The Chevrolet Bison and GMC General were Class 8 conventional trucks. Produced with an all-aluminium Budd-built cab, the trucks were available in different combinations: two bonnet configurations(108-inch or 116-inch BBC); day cab, 34-inch sleeper cab and walk-in sleeper cab.

Petrol engines were dropped and the Detroit Diesel 6-71 (later replaced by the 6V92) was the standard engine, with Cummins N-series, or Detroit Diesel 8V71 and 8V92 as options. Following its introduction in the GMC Astro, the Caterpillar 3406 was introduced in 1982.

When introduced in 1977, the Bison/General were also available from dealers as ‘glider kits’: a complete truck with the exception of the engine, transmission and rear axles; allowing the buyer to install an existing powertrain or to allow for powertrain customisation not available from a dealership.

The GMC General’s market acceptance was much better than the Chevrolet Bison’s, so in 1981 General Motors ended production of the Chevrolet Bruin, Bison, and Titan. 

A major factor leading to this cancellation was lack of product support by Chevrolet dealers.
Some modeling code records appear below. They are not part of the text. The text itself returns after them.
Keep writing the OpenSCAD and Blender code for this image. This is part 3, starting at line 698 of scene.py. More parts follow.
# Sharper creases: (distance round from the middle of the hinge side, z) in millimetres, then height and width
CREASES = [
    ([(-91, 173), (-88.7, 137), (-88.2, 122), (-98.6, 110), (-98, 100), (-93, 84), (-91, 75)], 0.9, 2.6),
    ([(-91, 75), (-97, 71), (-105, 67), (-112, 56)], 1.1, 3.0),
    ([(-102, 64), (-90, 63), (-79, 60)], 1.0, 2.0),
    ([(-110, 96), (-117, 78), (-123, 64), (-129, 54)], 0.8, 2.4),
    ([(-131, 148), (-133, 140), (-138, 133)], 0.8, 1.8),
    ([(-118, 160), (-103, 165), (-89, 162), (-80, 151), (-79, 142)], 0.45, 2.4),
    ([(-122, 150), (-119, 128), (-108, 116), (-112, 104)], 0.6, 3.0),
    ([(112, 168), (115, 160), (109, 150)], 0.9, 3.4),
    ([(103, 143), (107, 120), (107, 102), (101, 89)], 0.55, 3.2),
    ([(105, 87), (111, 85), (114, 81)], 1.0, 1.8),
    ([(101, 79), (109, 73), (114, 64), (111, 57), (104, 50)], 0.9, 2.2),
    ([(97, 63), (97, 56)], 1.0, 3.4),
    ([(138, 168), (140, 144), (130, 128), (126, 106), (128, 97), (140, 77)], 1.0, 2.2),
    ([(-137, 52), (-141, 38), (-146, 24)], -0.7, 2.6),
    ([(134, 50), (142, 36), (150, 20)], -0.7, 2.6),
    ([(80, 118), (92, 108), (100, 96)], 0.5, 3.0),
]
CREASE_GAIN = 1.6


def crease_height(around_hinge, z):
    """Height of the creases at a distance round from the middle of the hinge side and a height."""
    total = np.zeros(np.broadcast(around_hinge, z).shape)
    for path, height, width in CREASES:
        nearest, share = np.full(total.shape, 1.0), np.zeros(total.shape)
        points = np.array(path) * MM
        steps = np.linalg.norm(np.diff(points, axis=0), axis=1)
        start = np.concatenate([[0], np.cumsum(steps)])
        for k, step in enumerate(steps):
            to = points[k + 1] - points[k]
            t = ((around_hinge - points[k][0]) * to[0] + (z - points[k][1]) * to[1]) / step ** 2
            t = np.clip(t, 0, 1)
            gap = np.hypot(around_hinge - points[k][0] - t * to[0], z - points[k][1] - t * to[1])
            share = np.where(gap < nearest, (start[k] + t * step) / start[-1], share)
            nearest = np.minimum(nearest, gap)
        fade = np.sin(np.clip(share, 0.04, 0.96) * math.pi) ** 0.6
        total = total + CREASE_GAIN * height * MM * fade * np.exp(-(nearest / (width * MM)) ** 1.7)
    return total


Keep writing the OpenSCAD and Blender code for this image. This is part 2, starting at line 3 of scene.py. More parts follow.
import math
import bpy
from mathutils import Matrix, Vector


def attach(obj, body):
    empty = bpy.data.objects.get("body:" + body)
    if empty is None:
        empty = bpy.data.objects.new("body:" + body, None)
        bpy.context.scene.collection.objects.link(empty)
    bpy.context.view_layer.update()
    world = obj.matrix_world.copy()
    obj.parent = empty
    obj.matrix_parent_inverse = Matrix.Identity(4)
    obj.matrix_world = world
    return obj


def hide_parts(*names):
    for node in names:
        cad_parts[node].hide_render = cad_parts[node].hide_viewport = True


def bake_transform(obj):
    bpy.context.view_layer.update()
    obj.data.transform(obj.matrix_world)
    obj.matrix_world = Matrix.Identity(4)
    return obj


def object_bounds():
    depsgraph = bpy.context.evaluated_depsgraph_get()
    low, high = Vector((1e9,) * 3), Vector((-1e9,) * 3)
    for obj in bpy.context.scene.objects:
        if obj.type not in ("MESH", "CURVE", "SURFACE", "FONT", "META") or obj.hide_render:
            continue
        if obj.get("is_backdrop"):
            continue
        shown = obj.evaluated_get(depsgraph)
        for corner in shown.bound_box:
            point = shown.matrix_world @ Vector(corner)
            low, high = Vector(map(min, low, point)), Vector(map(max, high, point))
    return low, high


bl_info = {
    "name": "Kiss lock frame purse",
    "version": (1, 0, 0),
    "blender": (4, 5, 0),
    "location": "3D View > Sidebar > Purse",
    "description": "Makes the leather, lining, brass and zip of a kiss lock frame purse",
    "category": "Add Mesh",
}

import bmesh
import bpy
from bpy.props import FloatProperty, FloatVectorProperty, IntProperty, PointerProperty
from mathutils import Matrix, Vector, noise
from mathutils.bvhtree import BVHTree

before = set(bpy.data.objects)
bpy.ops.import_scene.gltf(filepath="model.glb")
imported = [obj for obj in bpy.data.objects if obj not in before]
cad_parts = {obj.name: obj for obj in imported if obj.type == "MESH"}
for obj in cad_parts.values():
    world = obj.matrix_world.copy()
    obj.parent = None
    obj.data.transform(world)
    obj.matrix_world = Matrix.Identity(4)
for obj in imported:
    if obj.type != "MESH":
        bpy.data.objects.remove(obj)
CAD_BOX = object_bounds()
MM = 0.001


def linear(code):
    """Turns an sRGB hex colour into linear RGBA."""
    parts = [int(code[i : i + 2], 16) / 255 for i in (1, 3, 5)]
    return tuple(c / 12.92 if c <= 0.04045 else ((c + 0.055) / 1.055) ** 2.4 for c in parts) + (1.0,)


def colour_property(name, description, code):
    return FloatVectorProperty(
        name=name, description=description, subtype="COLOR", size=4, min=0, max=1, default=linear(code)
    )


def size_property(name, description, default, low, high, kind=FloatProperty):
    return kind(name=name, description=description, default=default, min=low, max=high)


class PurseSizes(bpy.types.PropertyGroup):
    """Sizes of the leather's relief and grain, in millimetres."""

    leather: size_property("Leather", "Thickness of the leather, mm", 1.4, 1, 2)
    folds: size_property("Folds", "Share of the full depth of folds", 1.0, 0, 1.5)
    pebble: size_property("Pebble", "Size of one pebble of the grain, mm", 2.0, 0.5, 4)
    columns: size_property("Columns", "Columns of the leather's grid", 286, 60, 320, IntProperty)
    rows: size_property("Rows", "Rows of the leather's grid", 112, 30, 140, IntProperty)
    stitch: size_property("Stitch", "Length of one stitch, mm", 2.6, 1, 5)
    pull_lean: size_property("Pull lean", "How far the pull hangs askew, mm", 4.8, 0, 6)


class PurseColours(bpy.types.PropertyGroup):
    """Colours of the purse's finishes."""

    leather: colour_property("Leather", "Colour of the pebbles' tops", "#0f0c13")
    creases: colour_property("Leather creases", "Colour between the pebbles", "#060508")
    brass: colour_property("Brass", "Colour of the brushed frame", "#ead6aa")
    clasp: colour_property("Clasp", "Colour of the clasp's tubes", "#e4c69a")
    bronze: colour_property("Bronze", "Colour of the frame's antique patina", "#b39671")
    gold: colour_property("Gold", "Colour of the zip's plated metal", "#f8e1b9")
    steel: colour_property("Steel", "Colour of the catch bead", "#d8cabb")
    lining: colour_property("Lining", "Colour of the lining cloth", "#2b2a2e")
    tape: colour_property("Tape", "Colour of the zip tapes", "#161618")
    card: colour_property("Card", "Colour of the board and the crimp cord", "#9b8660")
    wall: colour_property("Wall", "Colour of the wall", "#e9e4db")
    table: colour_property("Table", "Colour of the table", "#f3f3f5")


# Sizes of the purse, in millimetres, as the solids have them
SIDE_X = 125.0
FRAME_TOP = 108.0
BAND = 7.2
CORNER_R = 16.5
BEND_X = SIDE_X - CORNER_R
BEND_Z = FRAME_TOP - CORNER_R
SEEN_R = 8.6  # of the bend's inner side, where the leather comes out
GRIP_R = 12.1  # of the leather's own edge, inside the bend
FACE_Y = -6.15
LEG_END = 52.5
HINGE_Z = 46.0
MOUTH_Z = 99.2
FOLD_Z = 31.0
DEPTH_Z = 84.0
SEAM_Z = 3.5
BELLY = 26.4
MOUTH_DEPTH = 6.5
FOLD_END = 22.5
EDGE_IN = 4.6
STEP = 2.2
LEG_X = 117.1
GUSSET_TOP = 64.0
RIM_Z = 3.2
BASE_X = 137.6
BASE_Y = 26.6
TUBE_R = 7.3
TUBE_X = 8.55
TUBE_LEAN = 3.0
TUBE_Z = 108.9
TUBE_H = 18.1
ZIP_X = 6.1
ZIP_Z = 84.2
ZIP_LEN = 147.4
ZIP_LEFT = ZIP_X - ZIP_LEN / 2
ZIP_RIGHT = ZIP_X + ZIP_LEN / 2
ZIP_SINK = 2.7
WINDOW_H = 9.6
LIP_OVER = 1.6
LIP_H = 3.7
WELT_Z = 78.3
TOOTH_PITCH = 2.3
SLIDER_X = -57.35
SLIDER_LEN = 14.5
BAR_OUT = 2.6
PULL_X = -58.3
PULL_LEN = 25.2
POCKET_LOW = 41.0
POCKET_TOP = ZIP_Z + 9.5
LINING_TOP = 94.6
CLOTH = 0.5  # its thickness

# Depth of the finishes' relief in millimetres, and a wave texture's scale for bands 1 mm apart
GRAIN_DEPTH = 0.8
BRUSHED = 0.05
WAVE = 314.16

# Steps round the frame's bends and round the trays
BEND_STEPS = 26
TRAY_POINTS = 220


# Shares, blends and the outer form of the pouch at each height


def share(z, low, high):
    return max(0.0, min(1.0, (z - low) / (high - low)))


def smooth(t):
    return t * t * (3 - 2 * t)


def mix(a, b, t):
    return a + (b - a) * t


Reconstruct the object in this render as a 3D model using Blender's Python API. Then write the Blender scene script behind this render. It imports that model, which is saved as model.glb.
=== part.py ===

In contrast to other GM brands, a key requirement of GMC franchisees of the time was the ability to sell and service the entire GMC product line. In addition to selling and servicing light trucks, a GMC franchise needed to support medium-duty and heavy-duty trucks, GMC motorhomes, P-chassis and school bus chassis. For a typical GM dealership, this meant dedicating resources that would have otherwise supported selling and servicing passenger cars.

In 1986, Volvo AB entered into a joint venture with General Motors in heavy-truck production, with Volvo taking an 85-percent stake. 

Volvo had already acquired the White Motor Company in 1980 and its new joint venture became Volvo-GM Heavy Truck Corporation, selling trucks under the combined White-GMC product badge. 

Under the joint venture, GMC trucks were phased out in favour of White-designed Volvo-GM products. In 1987, the final GMC General was produced, followed by the Brigadier in 1988 (badged as a WhiteGMC). 

Volvo-GM produced the White-GMC WC/WI Class 8 conventional until 2000, in various forms, branded White, White-GMC, Autocar and Volvo.